The word of God is living and effective,
able to discern the reflections and thoughts of the heart.
R. Alleluia, alleluia.

Gospel Mt 20:1-16

Jesus told his disciples this parable:
“The Kingdom of heaven is like a landowner
who went out at dawn to hire laborers for his vineyard.
After agreeing with them for the usual daily wage,
he sent them into his vineyard.
Going out about nine o’clock,
he saw others standing idle in the marketplace,
and he said to them, ‘You too go into my vineyard,
and I will give you what is just.’
So they went off.
And he went out again around noon,
and around three o’clock, and did likewise.

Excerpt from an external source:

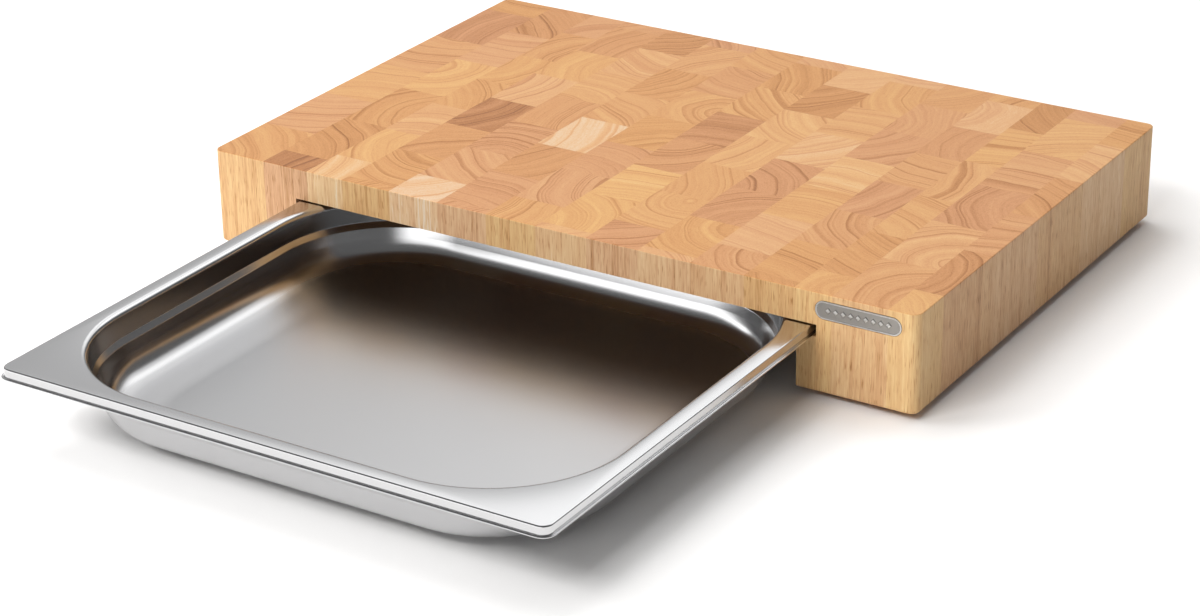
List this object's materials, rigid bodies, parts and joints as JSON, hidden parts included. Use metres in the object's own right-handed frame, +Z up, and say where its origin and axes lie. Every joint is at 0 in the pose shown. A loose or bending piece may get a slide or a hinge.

Going out about five o’clock,
he found others standing around, and said to them,
‘Why do you stand here idle all day?’
They answered, ‘Because no one has hired us.’
He said to them, ‘You too go into my vineyard.’
When it was evening the owner of the vineyard said to his foreman,
‘Summon the laborers and give them their pay,
beginning with the last and ending with the first.’
When those who had started about five o’clock came,
each received the usual daily wage.
So when the first came, they thought that they would receive more,
but each of them also got the usual wage.
And on receiving it they grumbled against the landowner, saying,
‘These last ones worked only one hour,
and you have made them equal to us,
who bore the day’s burden and the heat.’
He said to one of them in reply,
‘My friend, I am not cheating you.
Did you not agree with me for the usual daily wage?
Take what is yours and go.
What if I wish to give this last one the same as you?
Or am I not free to do as I wish with my own money?
Are you envious because I am generous?’
Thus, the last will be first, and the first will be last.”